__Excerpted data__:
** BEGIN **

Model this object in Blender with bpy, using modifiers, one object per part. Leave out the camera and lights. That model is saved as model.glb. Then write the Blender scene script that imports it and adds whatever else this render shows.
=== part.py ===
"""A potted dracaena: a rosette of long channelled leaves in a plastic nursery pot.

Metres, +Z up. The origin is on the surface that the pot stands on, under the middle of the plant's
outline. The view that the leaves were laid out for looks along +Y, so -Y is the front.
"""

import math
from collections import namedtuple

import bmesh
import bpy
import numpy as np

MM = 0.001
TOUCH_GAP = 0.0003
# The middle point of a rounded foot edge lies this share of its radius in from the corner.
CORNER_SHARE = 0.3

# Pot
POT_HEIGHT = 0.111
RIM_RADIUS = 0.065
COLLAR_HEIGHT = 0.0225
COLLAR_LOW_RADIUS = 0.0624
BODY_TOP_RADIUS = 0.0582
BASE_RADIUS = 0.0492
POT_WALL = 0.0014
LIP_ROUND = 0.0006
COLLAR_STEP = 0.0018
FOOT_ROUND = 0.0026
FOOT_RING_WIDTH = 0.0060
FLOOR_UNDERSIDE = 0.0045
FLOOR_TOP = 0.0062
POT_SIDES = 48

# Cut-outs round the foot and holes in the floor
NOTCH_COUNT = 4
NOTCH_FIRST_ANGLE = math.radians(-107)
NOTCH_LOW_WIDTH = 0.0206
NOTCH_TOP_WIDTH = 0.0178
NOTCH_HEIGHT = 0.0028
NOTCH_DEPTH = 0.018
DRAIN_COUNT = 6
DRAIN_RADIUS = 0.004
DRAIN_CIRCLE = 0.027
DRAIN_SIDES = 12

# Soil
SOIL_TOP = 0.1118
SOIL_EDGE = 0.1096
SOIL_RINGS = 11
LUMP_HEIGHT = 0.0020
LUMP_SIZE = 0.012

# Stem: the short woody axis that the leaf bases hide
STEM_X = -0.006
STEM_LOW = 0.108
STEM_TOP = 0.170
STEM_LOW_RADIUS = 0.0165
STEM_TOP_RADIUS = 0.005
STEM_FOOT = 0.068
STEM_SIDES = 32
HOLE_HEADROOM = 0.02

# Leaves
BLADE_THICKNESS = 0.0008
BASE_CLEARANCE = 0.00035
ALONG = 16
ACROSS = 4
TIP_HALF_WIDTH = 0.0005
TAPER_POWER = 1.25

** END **
** BEGIN **

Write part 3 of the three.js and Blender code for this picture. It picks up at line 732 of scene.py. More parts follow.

** END **

__Description of the task__: Determine how many lines of the listing hold the word "scene" and reply with that figure alone.

__Completed task__: 2